At this point I am really trying to not let fear hold me back. I've been trying hard to listen to my fear and interpret it reasonably. Like I recently started taking singing lessons. I have always loved to sing, and have gotten over a huge fear of singing in public over the last few years. I am finally getting lessons to really understand and tune my instrument. That all really scares me. But I found a great teacher and I am brave enough to push through, so even though it's only been 2 lessons, I am so committed and grateful that I am putting myself out there. The whole dating thing is more difficult. It's hard to know if the lessons I've learned about being mistreated and what different behaviors are will help or hurt. I still need to work on standing up for myself when I am uncomfortable. But I also need to make sure that I am not interpreting innocuous behavior as something worse. Because it's not necessarily once specific phrase or instance that is harmful, but rather patterns of behavior. And as I learn to speak up for myself better, reactions to that are also very telling.

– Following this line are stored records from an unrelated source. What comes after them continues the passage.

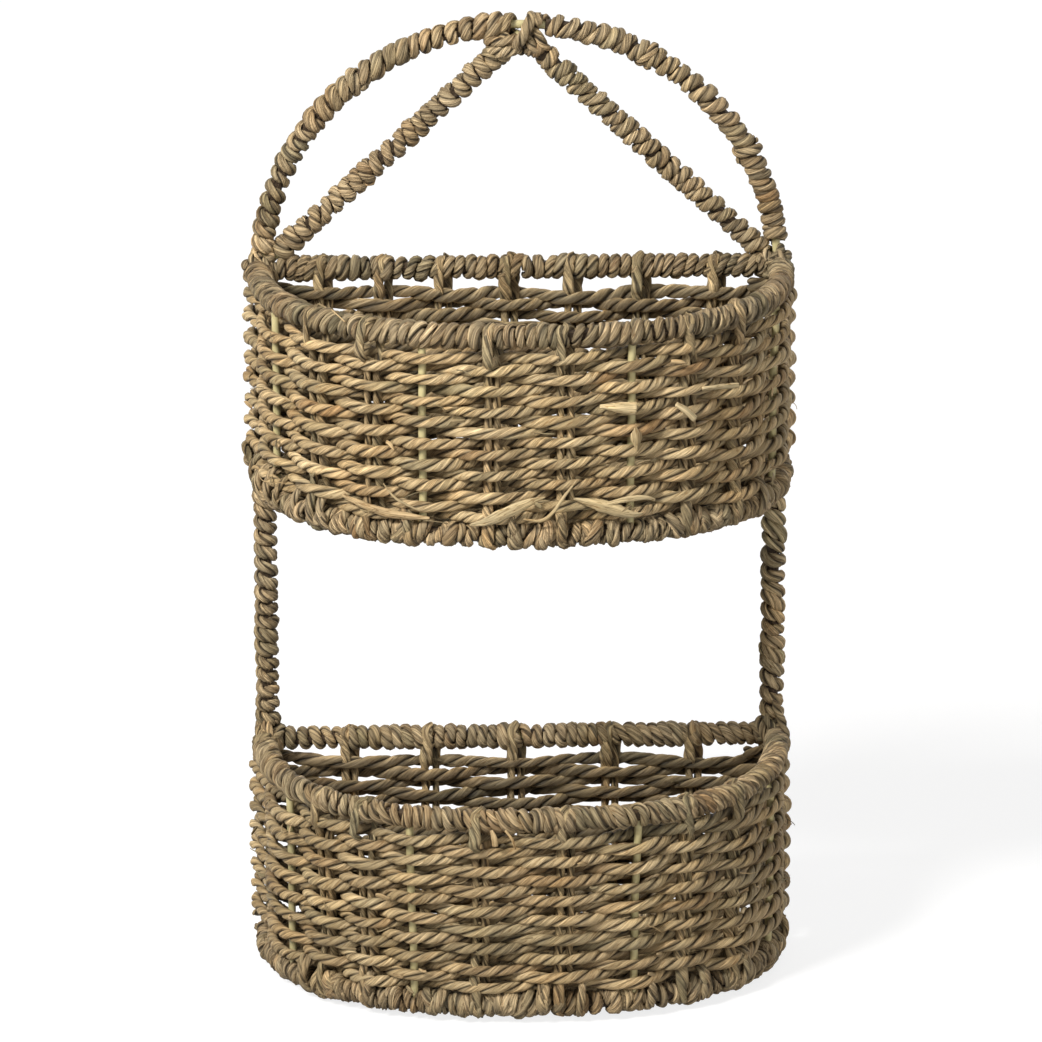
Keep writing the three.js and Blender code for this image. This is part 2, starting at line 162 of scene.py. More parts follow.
def circling(one, other, turn):
    """From one direction round to the other, at each angle."""
    return one * np.cos(turn)[:, None] + other * np.sin(turn)[:, None]


def sampled(places, travelled, values):
    """Rows of values at places along a line."""
    columns = [np.interp(places, travelled, values[:, k]) for k in range(values.shape[1])]
    return np.stack(columns, axis=1)


def resample(step, points, *others):
    """Points at even steps, and other values along them."""
    travelled = lengths_along(points)
    count = max(int(round(travelled[-1] / step)), 2)
    places = np.linspace(0, travelled[-1], count + 1)
    found = []
    for values in (points, *others):
        rows = sampled(places, travelled, values.reshape(len(values), -1))
        found.append(rows.reshape((len(places),) + values.shape[1:]))
    return found


def bend_through(corners, step=1.0):
    """A smooth curve through a few points."""
    corners = np.asarray(corners, float)
    padded = np.vstack([2 * corners[0] - corners[1], corners, 2 * corners[-1] - corners[-2]])
    pieces = []
    for a, b, c, d in zip(padded, padded[1:], padded[2:], padded[3:]):
        t = np.linspace(0, 1, 16, endpoint=False)[:, None]
        pieces.append(
            0.5 * (2 * b + (c - a) * t + (2 * a - 5 * b + 4 * c - d) * t**2
                   + (3 * b - a - 3 * c + d) * t**3)
        )
    pieces.append(corners[-1:])
    return resample(step, np.vstack(pieces))[0]


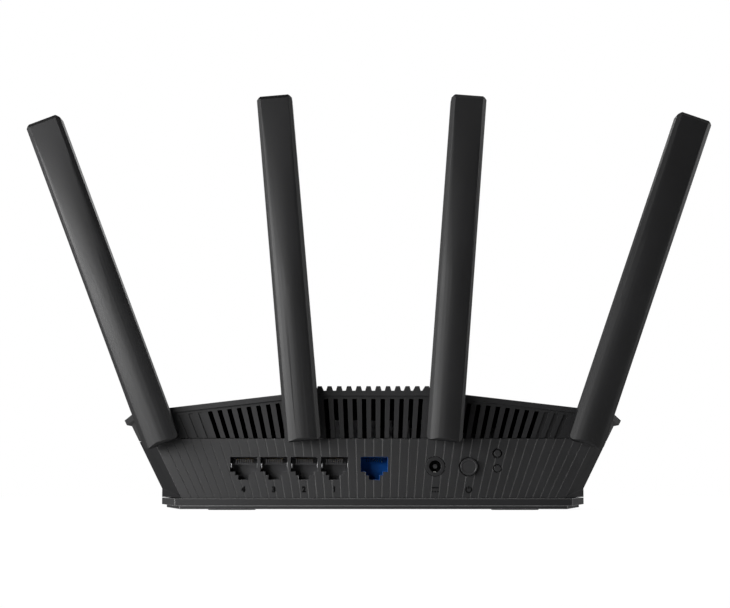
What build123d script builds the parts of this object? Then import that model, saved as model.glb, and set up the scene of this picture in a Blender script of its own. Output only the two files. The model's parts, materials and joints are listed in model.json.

I think the biggest general lesson I've learned is that healing take time, it doesn't happen in a straight line, and it doesn't happen all at once. I just have to keep trying, keeping talking, keep working on the things my therapist suggests, keep letting myself feel my feelings, keep giving myself grace. Eventually all the things get uncovered, named and processed. But sometimes I don't know what I don't know until it's labeled, explained, gets a chord unceremoniously struck. There have been multiple times with different things where I've brought up things in a session that were just normal for me or I felt kind of petty for holding onto in my mind, but walked away from feeling heavier realizing my mind hung onto those things because they were not okay and it explains some other stuff. So as hard as it is, and as much as I worry it's taking too damn long, I will let myself heal however it takes because I know I am doing the work, however hard and messy it is. I don't want hurt to hold me back, and I definitely don't want to reenact my hurt onto others, so here I am, taking the hard road. But you know what? It's so much easier to face it and heal than to live hiding from it; people just can't always see that until they've started to climb that big ole scary Healing Mountain.